**REQUIRED TASK**
Copy exactly the lines from the start of the data below through the one that carries "import random", and only those.

[Start RECORDED INFORMATION]

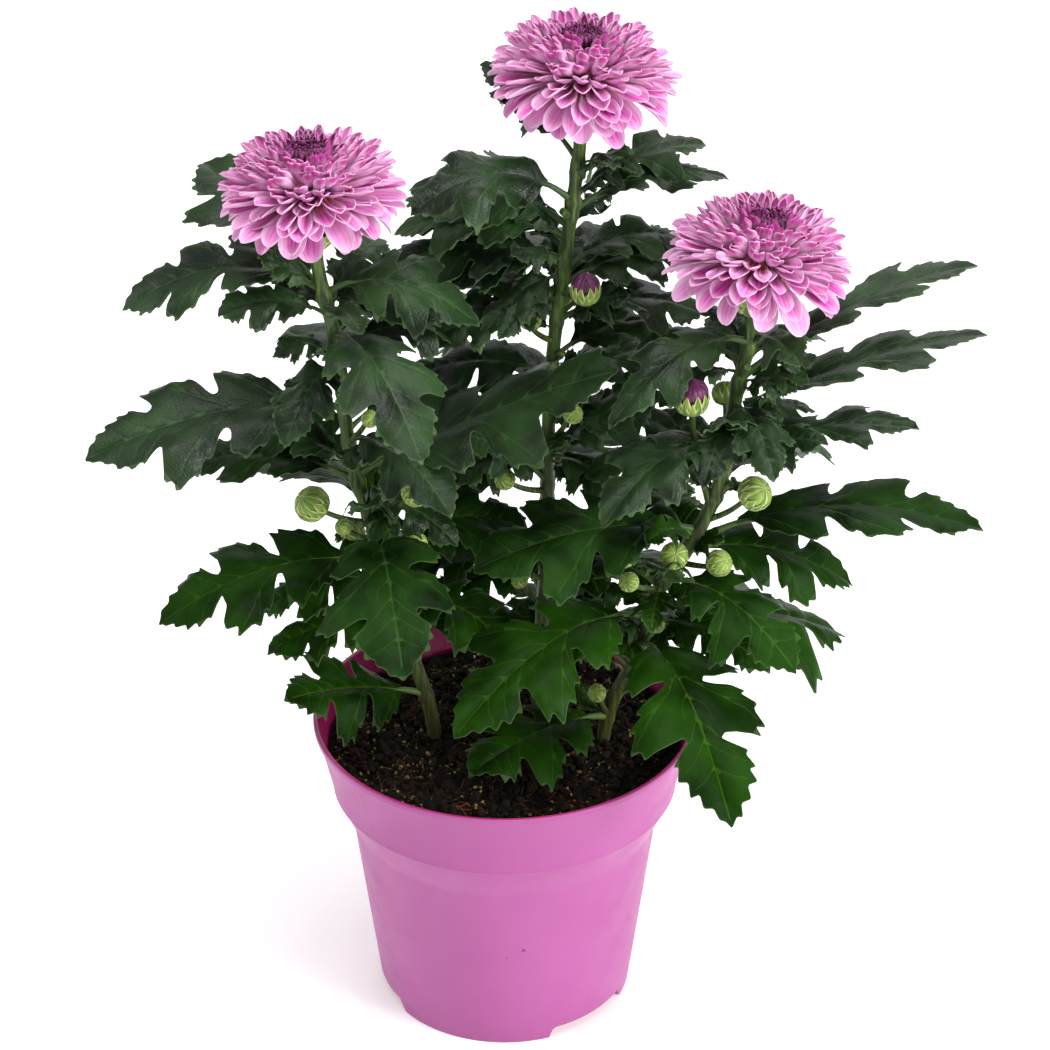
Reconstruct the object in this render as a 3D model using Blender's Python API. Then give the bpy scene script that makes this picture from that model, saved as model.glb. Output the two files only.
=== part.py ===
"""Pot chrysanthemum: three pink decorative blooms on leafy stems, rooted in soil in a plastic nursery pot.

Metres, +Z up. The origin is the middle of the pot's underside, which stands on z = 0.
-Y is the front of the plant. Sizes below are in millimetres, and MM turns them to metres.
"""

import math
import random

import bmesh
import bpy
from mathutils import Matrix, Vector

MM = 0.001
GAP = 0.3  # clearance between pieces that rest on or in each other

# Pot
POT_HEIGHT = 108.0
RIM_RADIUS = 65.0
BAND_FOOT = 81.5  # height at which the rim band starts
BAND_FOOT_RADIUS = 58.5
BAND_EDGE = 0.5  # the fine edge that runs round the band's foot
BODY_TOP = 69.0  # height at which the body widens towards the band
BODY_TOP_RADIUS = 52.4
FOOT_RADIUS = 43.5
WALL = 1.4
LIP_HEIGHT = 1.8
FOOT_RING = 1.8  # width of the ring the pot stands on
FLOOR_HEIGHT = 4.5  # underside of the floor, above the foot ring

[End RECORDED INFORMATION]

**TASK RESPONSE**
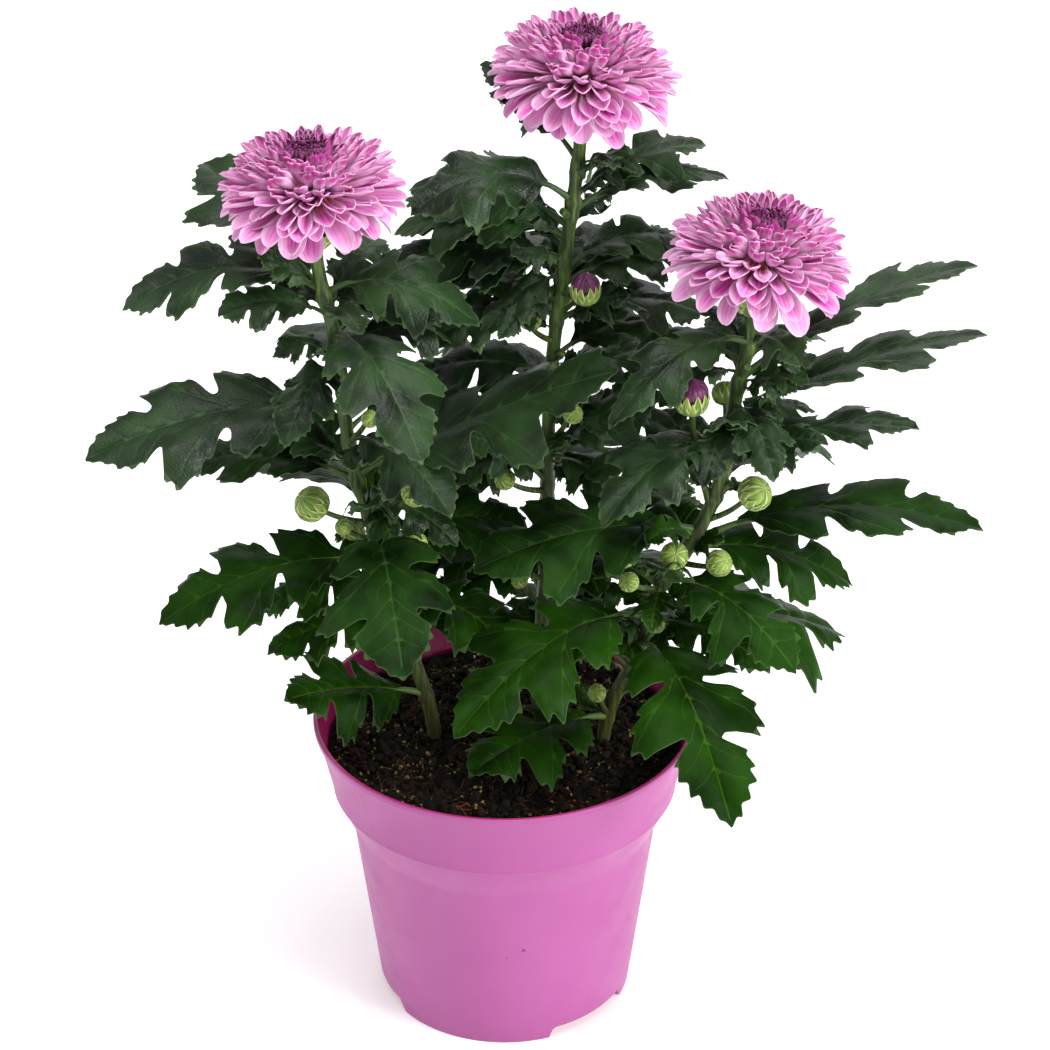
Reconstruct the object in this render as a 3D model using Blender's Python API. Then give the bpy scene script that makes this picture from that model, saved as model.glb. Output the two files only.
=== part.py ===
"""Pot chrysanthemum: three pink decorative blooms on leafy stems, rooted in soil in a plastic nursery pot.

Metres, +Z up. The origin is the middle of the pot's underside, which stands on z = 0.
-Y is the front of the plant. Sizes below are in millimetres, and MM turns them to metres.
"""

import math
import random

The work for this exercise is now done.